It was December 21, 2016, that the USAF retired its final F-4 Phantom II from service. I was covering the event for a magazine but the day allowed time to create more than run-and-gun photography. This first image, then, is one piece of a puzzle I began on the ramp at Holloman AFB, New Mexico. Not much to look at, right?
Here's a view of the puzzle in pieces. I set my tripod low and used a very long lens to capture 18 overlapping images of that final aircraft, a QF-4E. It looks a bit of a jumble in my cataloging application, but will come together eventually.

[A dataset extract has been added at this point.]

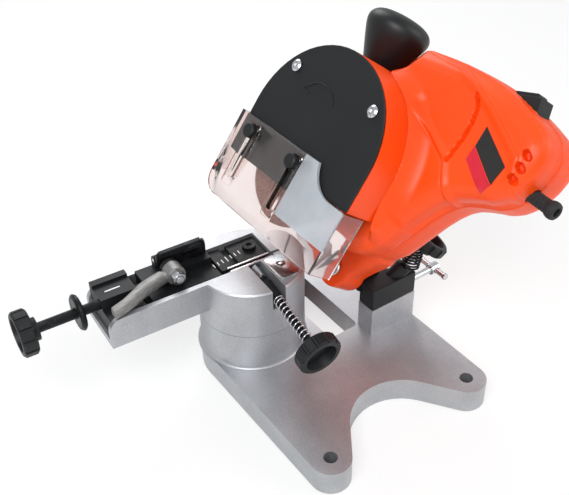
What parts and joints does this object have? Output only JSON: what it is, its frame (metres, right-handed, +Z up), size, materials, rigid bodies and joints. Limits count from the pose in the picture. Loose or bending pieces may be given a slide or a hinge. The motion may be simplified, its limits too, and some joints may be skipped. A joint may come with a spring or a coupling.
{
  "type": "electric chainsaw sharpener",
  "caption": "Bench electric chainsaw sharpener: cast base, swivelling chain vise with feed and clamp screws, and a tilted, sprung grinding head with guard, visor, handle and switch.",
  "frame": {"origin": "on the bench plane, under the middle of the outline's bounding box", "axes": "+Z up; +X along the chain's run towards the hinge post; -Y towards the two bolt-down ears at the front"},
  "size_m": [0.3582, 0.2386, 0.26],
  "materials": {
    "black_plastic": "fine moulded",
    "blackened_steel": "blackened",
    "bright_steel": "bright turned",
    "cast_aluminium": "satin casting",
    "clear_polycarbonate": "clear",
    "gland_rubber": "matt",
    "grinding_stone": "bonded abrasive",
    "orange_abs": "fine moulded",
    "winding_copper": "enamelled winding",
    "zinc_lever": "cast zinc"
  },
  "bodies": {
    "base": {"base_casting": "cast_aluminium", "hinge_bracket": "black_plastic", "hinge_pin": "bright_steel", "bracket_bolt_left": "bright_steel", "bracket_bolt_right": "bright_steel", "swivel_bolt": "bright_steel", "swivel_nut": "bright_steel", "swivel_washer": "bright_steel", "return_spring": "bright_steel", "stop_spring": "blackened_steel"},
    "vise": {"vise_body": "cast_aluminium", "rear_rail": "bright_steel", "clamp_jaw": "bright_steel", "guide_block": "black_plastic", "guide_screw": "blackened_steel", "clamp_collar": "black_plastic", "clamp_spring": "bright_steel", "end_block": "black_plastic"},
    "carriage": {"carriage": "black_plastic", "lever_stud": "bright_steel", "lever_nut": "bright_steel", "pawl_pin": "bright_steel"},
    "lever": {"hold_down_lever": "zinc_lever"},
    "pawl": {"stop_pawl": "blackened_steel"},
    "feed_screw": {"feed_screw": "blackened_steel", "lock_nut": "blackened_steel"},
    "feed_knob": {"feed_knob": "black_plastic"},
    "clamp_screw": {"clamp_screw": "bright_steel"},
    "clamp_knob": {"clamp_knob": "black_plastic"},
    "head": {"front_shell": "orange_abs", "rear_shell": "orange_abs", "guard_body": "black_plastic", "guard_cover": "black_plastic", "cover_screw_left": "bright_steel", "cover_screw_right": "bright_steel", "visor_knob_left": "black_plastic", "visor_knob_right": "black_plastic", "handle": "black_plastic", "switch_bezel": "black_plastic", "cable_gland": "gland_rubber", "stator": "winding_copper", "spindle_bearing_front": "bright_steel", "spindle_bearing_rear": "bright_steel", "motor_bearing_front": "bright_steel", "motor_bearing_rear": "bright_steel"},
    "visor": {"visor": "clear_polycarbonate"},
    "wheel": {"grinding_wheel": "grinding_stone", "inner_flange": "bright_steel", "outer_flange": "bright_steel", "spindle_nut": "bright_steel", "spindle": "bright_steel", "bevel_gear": "bright_steel"},
    "armature": {"armature": "blackened_steel", "pinion": "bright_steel", "cooling_fan": "black_plastic"},
    "rocker": {"switch_rocker": "black_plastic"},
    "stop_screw": {"stop_screw": "bright_steel"},
    "stop_knob": {"stop_knob": "black_plastic"},
    "tbar_screw": {"tbar_screw": "bright_steel"},
    "tbar_bar": {"tbar_bar": "bright_steel"}
  },
  "joints": [
    {"name": "vise_swivel", "type": "hinge", "parent": "base", "child": "vise", "pos_m": [-0.00038, 0.05593, 0.054], "axis": [0, 0, 1], "range_deg": [-31.5, 38.5]},
    {"name": "carriage_slide", "type": "slide", "parent": "vise", "child": "carriage", "axis": [-0.9981, 0.061, 0], "range_m": [0, 0.006]},
    {"name": "lever_pivot", "type": "hinge", "parent": "carriage", "child": "lever", "pos_m": [-0.05754, 0.07145, 0.1005], "axis": [0.061, 0.9981, 0], "range_deg": [0, 70]},
    {"name": "pawl_pivot", "type": "hinge", "parent": "carriage", "child": "pawl", "pos_m": [-0.04346, 0.08862, 0.1038], "axis": [-0.9981, 0.061, 0], "range_deg": [0, 60]},
    {"name": "feed_slide", "type": "slide", "parent": "vise", "child": "feed_screw", "axis": [-0.9981, 0.061, 0], "range_m": [0, 0.006]},
    {"name": "feed_spin", "type": "hinge", "parent": "feed_screw", "child": "feed_knob", "pos_m": [-0.16316, 0.08092, 0.0948], "axis": [-0.9981, 0.061, 0], "range_deg": [0, 1440]},
    {"name": "clamp_slide", "type": "slide", "parent": "vise", "child": "clamp_screw", "axis": [-0.0599, -0.9788, -0.1959], "range_m": [0, 0.005]},
    {"name": "clamp_spin", "type": "hinge", "parent": "clamp_screw", "child": "clamp_knob", "pos_m": [0.00092, 0.05585, 0.0912], "axis": [-0.0599, -0.9788, -0.1959], "range_deg": [0, 1440]},
    {"name": "head_swing", "type": "hinge", "parent": "base", "child": "head", "pos_m": [0.01477, 0.02293, 0.11469], "axis": [-0.7955, 0, 0.606], "range_deg": [0, 24], "stiffness_Nm_per_rad": 1},
    {"name": "visor_slide", "type": "slide", "parent": "head", "child": "visor", "axis": [0.606, 0, 0.7955], "range_m": [0, 0.03]},
    {"name": "armature_spin", "type": "hinge", "parent": "head", "child": "armature", "pos_m": [0.08916, 0.05293, 0.13973], "axis": [0.2864, -0.8813, 0.3759], "continuous": true},
    {"name": "wheel_spin", "type": "hinge", "parent": "head", "child": "wheel", "pos_m": [0.05416, 0.05293, 0.16639], "axis": [0.7955, 0, -0.606], "continuous": true},
    {"name": "rocker_tilt", "type": "hinge", "parent": "head", "child": "rocker", "pos_m": [0.15404, -0.05848, 0.22489], "axis": [0.7955, 0, -0.606], "range_deg": [-8, 8]},
    {"name": "stop_slide", "type": "slide", "parent": "base", "child": "stop_screw", "axis": [0.5853, -0.2588, 0.7684], "range_m": [0, 0.005]},
    {"name": "stop_spin", "type": "hinge", "parent": "stop_screw", "child": "stop_knob", "pos_m": [0.10542, 0.00393, 0.0662], "axis": [0.5853, -0.2588, 0.7684], "range_deg": [0, 1440]},
    {"name": "tbar_spin", "type": "hinge", "parent": "base", "child": "tbar_screw", "pos_m": [0.14562, 0.00393, 0.0517], "axis": [1, 0, 0], "continuous": true},
    {"name": "tbar_bar_slide", "type": "slide", "parent": "tbar_screw", "child": "tbar_bar", "axis": [0, 1, 0], "range_m": [-0.007, 0.007]}
  ],
  "couplings": [
    {"joint": "carriage_slide", "follows": "feed_slide", "ratio": 1},
    {"joint": "feed_spin", "follows": "feed_slide", "rad_per_m": 4188.8},
    {"joint": "clamp_spin", "follows": "clamp_slide", "rad_per_m": 5026.5},
    {"joint": "stop_spin", "follows": "stop_slide", "rad_per_m": 5026.5},
    {"joint": "wheel_spin", "follows": "armature_spin", "ratio": -0.25}
  ]
}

This next one's a bit more pleasing, isn't it? Run the video and you can see that I wasn't using my normal gear for creating panoramas, as the captures follow a bit of an arc, rather than bang-bang-bang in perfect horizontal rows. Still, I can work with these just fine.
Here we go. All put together, though a bit dull because of the high, thin, clouds and the sun shining on the other side of the aircraft. (Composing from the sun side of the aircraft, however, put buildings and unrelated aircraft into the scene, so this view is preferable.)
I could now work on punching things up in contrast and chroma, but decided, instead, to develop the final in monochrome, adding drama and, I believe, creating an image more fitting of the occasion.
A piece of the puzzle not obvious in the image is my own history with the Phantom — my father flew an F-4 in the war over southeast Asia, but passed away when I was a teenager, 42 years before this momentous day. I recall his enthusiasm for the aircraft and, in no small measure on this chilly December day, I was mourning not just the passing of a great airplane, but also my dad.